Summer Sausage Signature Recipe

The summer sausage is a staple of the American diet. It is one of the most favorite snack foods because it is easy to make, serve, and eat. You see summer sausage everywhere, from holiday sampler packs, to Superbowl Sunday spreads. It is a year-round treat, and not just for “summer.” These juicy sausage rounds are simple, but they can also fit well in a fancy charcuterie board, a winter cheese and sausage basket, on in your lunchbox, as a favorite snack of the current low carbohydrate, or “keto” diet fever.
Prep Time1 d
Cook Time2 hrs
Course: Main Course
Cuisine: American
Keyword: Summer Sausage
Servings: 1
Calories: 426kcal


  • Food processor, or food processing tools (if you do not own a machine)
  • Natural sausage casing
  • Plastic gloves
  • Deep dish pan


  • Choice of 1 or two ground meats
  • adobo
  • cumin
  • garlic salt
  • salt
  • peppercorn
  • chili powder
  • Liquid smoke
  • Morton’s curing mixture (or your own curing mixture)


  • Mix the ground beef with all seasonings, including liquid smoke and curing solution.
  • You will leave the meat to marinate overnight.
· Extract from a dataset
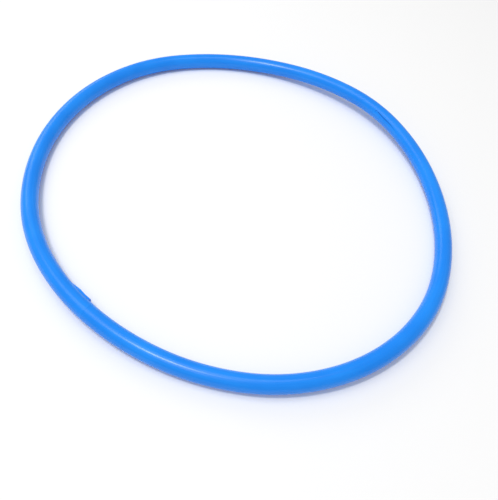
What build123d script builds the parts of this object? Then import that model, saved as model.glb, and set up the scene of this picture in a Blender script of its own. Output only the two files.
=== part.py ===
from build123d import *

import os
from math import cos, radians, sin

# Throwing ring for lawn games: one plastic tube bent round, its two ends joined over a plug.
# The ring lies on the ground plane with +Z up and its middle on the origin. Lengths are in
# millimetres and angles in degrees, counted anticlockwise from +X as seen from above.

# Ring
ring_diameter = 250.0  # across the outside in plan, on average
tube_diameter = 9.5  # outside of the tube
bend_flattening = 0.05  # what bending takes off the tube's radius in plan, and adds upright
wall = 1.3  # tube wall
seam_angle = 237.5  # where the tube's two ends meet
seam_gap = 0.1  # between the two end faces

# The tube has taken a set, a little out of round and a little out of flat, in waves that go one
# to four times round. Each wave is its count in one turn, its height and the angle of a crest.
oval_height = 5.0  # the ring is flattest at the joint, where the plug holds the tube straighter
three_lobe_height = 0.6
four_lobe_height = 0.8
round_waves = (
    (2, oval_height, 135.0),
    (3, three_lobe_height, 65.0),
    (4, four_lobe_height, 39.0),
)
tilt_height = 0.8
saddle_height = 1.2
three_wave_height = 0.6
four_wave_height = 1.0
lift_waves = (
    (1, tilt_height, 36.0),
    (2, saddle_height, 49.0),
    (3, three_wave_height, 59.0),
    (4, four_wave_height, 47.0),
)
arc_count = 18  # arcs in the centreline

# Plug, gripped half: teeth hold it in the tube's starting end for good
grip_length = 16.0
tooth_count = 3
tooth_depth = 0.45  # from tip to root, on the radius
tooth_clearance = 0.02  # the wall has stretched over the tips
tooth_overlap = 0.2  # of each tooth with the one before it

# Plug, sliding half: it goes into the tube's closing end, and its spring finger locks there
slide_length = 22.0
slide_clearance = 0.08
lead_in = 0.8  # cone at the end that goes in first
socket_margin = 0.5  # bore beyond each end of the plug
finger_thickness = 1.5
finger_slot = 1.3  # free height behind the finger, for it to spring into
finger_root = 3.0  # from the seam to the foot of the finger

# Catch on the finger, standing in a window on the inner side of the ring
catch_setback = 4.5  # from the seam to the locking face
catch_land = 7.5
catch_ramp = 6.0
catch_width = 3.6
catch_height = 0.85  # above the tube's surface
catch_dip = 0.15  # hollow along the middle of the land
window_clearance = 0.15

tube_radius = tube_diameter / 2
bore_radius = tube_radius - wall
slide_radius = bore_radius - bend_flattening - slide_clearance
tooth_radius = bore_radius - bend_flattening - tooth_clearance
tooth_length = grip_length / tooth_count
ring_radius = (ring_diameter - tube_diameter) / 2 + bend_flattening
finger_top = slide_radius - finger_thickness
catch_foot = slide_radius - finger_thickness / 2
catch_toe = catch_setback + catch_land + catch_ramp


def waves(table, angle):
    """Sum of a table of waves at an angle."""
    return sum(height * cos(radians(count * (angle - crest))) for count, height, crest in table)


def spot(angle):
    """Point of the centreline at an angle, before the ring is centred and rested on the ground."""
    reach = ring_radius + waves(round_waves, angle)
    return Vector(reach * cos(radians(angle)), reach * sin(radians(angle)), waves(lift_waves, angle))


# Centreline, once round from the seam: arcs that each leave along the end of the one before
arcs = []
heading = spot(seam_angle + 0.05) - spot(seam_angle - 0.05)
with BuildLine() as centreline:
    for step in range(arc_count):
        first, last = (seam_angle + 360 * end / arc_count for end in (step, step + 1))
        arcs.append(TangentArc(spot(first), spot(last), tangent=heading))
        heading = arcs[-1] % 1
extent = centreline.line.bounding_box()
rest_height = tube_radius + bend_flattening - extent.min.Z
placing = Location((-extent.center().X, -extent.center().Y, rest_height))
arcs = [arc.moved(placing) for arc in arcs]
grip_arc, slide_arc = arcs[0], arcs[-1].reversed()


def stretch(arc, near, far):
    """Part of an arc that leaves the seam, between two distances from the seam."""
    return arc.trim(near / arc.length, far / arc.length)


def across(arc, distance):
    """Plane across an arc that leaves the seam, its X pointing out of the ring."""
    centre = arc.position_at(distance / arc.length)
    return Plane(centre, x_dir=(centre.X, centre.Y, 0), z_dir=arc.tangent_at(distance / arc.length))


with BuildPart() as ring_tube:
    with BuildLine() as tube_line:
        add(stretch(grip_arc, seam_gap / 2, grip_arc.length))
        add(arcs[1:-1])
        add(stretch(slide_arc, seam_gap / 2, slide_arc.length))
    with BuildSketch(across(grip_arc, seam_gap / 2)):
        Ellipse(tube_radius - bend_flattening, tube_radius + bend_flattening)
    sweep(path=tube_line.wires()[0])
    # Bore, as deep as the plug goes into each end
    for arc, depth in ((grip_arc, grip_length), (slide_arc, slide_length)):
        with BuildSketch(across(arc, seam_gap / 2)):
            Ellipse(bore_radius - bend_flattening, bore_radius + bend_flattening)
        sweep(path=stretch(arc, seam_gap / 2, depth + socket_margin), mode=Mode.SUBTRACT)
    # Window for the catch
    window = catch_setback - window_clearance, catch_toe + window_clearance
    with BuildSketch(across(slide_arc, window[0])):
        with Locations((-tube_radius, 0)):
            Rectangle(tube_diameter, catch_width + 2 * window_clearance)
    sweep(path=stretch(slide_arc, *window), mode=Mode.SUBTRACT)
ring_tube.part.label = "ring_tube"

with BuildPart() as joint_plug:
    # Sliding half, with a cone at its end
    with BuildSketch(across(slide_arc, 0)):
        Circle(slide_radius)
    sweep(path=stretch(slide_arc, 0, slide_length - lead_in))
    with Locations(across(slide_arc, slide_length - lead_in)):
        Cone(slide_radius, slide_radius - lead_in, lead_in, align=(Align.CENTER, Align.CENTER, Align.MIN))
    # Gripped half: a row of saw teeth that slope towards the plug's end
    for tooth in range(tooth_count):
        with Locations(across(grip_arc, tooth * tooth_length - tooth_overlap)):
            Cone(
                tooth_radius,
                tooth_radius - tooth_depth,
                tooth_length + tooth_overlap,
                align=(Align.CENTER, Align.CENTER, Align.MIN),
            )
    # Slot that frees the spring finger
    with BuildSketch(across(slide_arc, finger_root)):
        with Locations((-finger_top + finger_slot / 2, 0)):
            Rectangle(finger_slot, tube_diameter)
    sweep(path=stretch(slide_arc, finger_root, slide_length), mode=Mode.SUBTRACT)
    # Catch: locking face, hollowed land and entry ramp
    land_middle = catch_setback + catch_land / 2
    land_end = catch_setback + catch_land
    for near, near_height, far, far_height in (
        (catch_setback, catch_height, land_middle, catch_height - catch_dip),
        (land_middle, catch_height - catch_dip, land_end, catch_height),
        (land_end, catch_height, catch_toe, 0),
    ):
        for distance, height in ((near, near_height), (far, far_height)):
            with BuildSketch(across(slide_arc, distance)):
                Circle(tube_radius + height)
                with Locations((-tube_radius, 0)):
                    Rectangle(2 * (tube_radius - catch_foot), catch_width, mode=Mode.INTERSECT)
        loft()
joint_plug.part.label = "joint_plug"

os.makedirs("parts", exist_ok=True)
for piece in (ring_tube.part, joint_plug.part):
    export_step(piece, f"parts/{piece.label}.step")
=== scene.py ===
"""Blue plastic throwing ring on a pale studio floor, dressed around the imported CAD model.

The ring is one tube bent round and closed over a plug. This script gives the tube a finely
divided surface and a plastic finish, dresses the plug that shows at the tube's window, and sets
the floor, the lamps and the camera. Lengths are in metres, and angles in degrees unless a name
says radians.
"""

import logging
from collections.abc import Callable
from dataclasses import dataclass, field
from enum import Enum
from typing import Any

import bpy
import numpy as np
from mathutils import Matrix, Vector


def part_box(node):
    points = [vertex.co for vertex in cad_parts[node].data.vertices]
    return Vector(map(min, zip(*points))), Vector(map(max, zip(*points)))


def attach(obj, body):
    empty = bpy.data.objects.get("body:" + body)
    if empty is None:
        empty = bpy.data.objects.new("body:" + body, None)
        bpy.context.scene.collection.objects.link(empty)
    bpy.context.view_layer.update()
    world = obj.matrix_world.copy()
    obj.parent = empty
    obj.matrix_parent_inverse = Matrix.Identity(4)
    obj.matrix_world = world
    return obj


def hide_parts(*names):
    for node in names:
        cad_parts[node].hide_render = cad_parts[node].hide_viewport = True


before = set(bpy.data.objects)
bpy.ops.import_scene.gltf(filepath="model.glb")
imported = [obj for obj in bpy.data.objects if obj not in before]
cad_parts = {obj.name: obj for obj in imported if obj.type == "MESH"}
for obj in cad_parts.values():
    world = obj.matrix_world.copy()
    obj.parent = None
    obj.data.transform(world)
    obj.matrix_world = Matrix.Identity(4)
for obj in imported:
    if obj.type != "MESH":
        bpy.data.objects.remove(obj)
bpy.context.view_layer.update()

MM = 0.001
LOG = logging.getLogger("ring")

Array = np.ndarray
Colour = tuple[float, float, float]
ShareAt = Callable[[float], float]

BLACK: Colour = (0.0, 0.0, 0.0)
WHITE: Colour = (1.0, 1.0, 1.0)


# ------------------------------------------------------------------------------------------
# Shader graph
# ------------------------------------------------------------------------------------------


class Field:
    """A number that varies over a surface: one output socket, with operators that add Math nodes."""

    def __init__(self, graph: "Graph", socket: bpy.types.NodeSocket) -> None:
        """Wraps a socket of the graph."""
        self.graph = graph
        self.socket = socket

    def _math(self, operation: str, *operands: Any) -> "Field":
        """One Math node over the operands."""
        return self.graph.node("ShaderNodeMath", {"operation": operation}, dict(enumerate(operands)))

    def __add__(self, other: Any) -> "Field":
        """Sum."""
        return self._math("ADD", self, other)

    def __radd__(self, other: Any) -> "Field":
        """Sum, with the number first."""
        return self._math("ADD", other, self)

    def __sub__(self, other: Any) -> "Field":
        """Difference."""
        return self._math("SUBTRACT", self, other)

    def __rsub__(self, other: Any) -> "Field":
        """Difference, with the number first."""
        return self._math("SUBTRACT", other, self)

    def __mul__(self, other: Any) -> "Field":
        """Product."""
        return self._math("MULTIPLY", self, other)

    def __rmul__(self, other: Any) -> "Field":
        """Product, with the number first."""
        return self._math("MULTIPLY", other, self)

    def __truediv__(self, other: Any) -> "Field":
        """Quotient."""
        return self._math("DIVIDE", self, other)

    def __rtruediv__(self, other: Any) -> "Field":
        """Quotient, with the number first."""
        return self._math("DIVIDE", other, self)

    def __abs__(self) -> "Field":
        """Absolute value."""
        return self._math("ABSOLUTE", self)

    def sine(self) -> "Field":
        """Sine of an angle in radians."""
        return self._math("SINE", self)

    def ramp(self, low: float, high: float) -> "Field":
        """Smooth step: 0 at low, 1 at high, eased at both ends. Low may be the larger.

        Args:
            low: value that gives 0.
            high: value that gives 1.

        Returns:
            The eased field, from 0 to 1.
        """
        inputs = {"Value": self, "From Min": low, "From Max": high}
        return self.graph.node("ShaderNodeMapRange", {"interpolation_type": "SMOOTHSTEP"}, inputs)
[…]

Prior to this, take the meat and shape it into two or three “logs.”
  • Place meat logs in the refrigerator and leave for 24 hours or more.
  • Wear gloves prior to casing your sausages to avoid stickiness.
  • You can now choose whether you want to cook your sausages through before or after casing the meat. It is up to you. We recommend you proceed to cook the links in the oven after casing them.
  • Set your oven to 325 degrees F.
  • Wrap sausages with aluminum foil. Poke holes in the foil.
  • Fill the deep dish pan with water, at about ¼ of the pan.
  • You will boil the sausages, wrapped up, for about 1 ½ hours.
  • After they are cooked through, you can unwrap the sausages and place them in the refrigerator.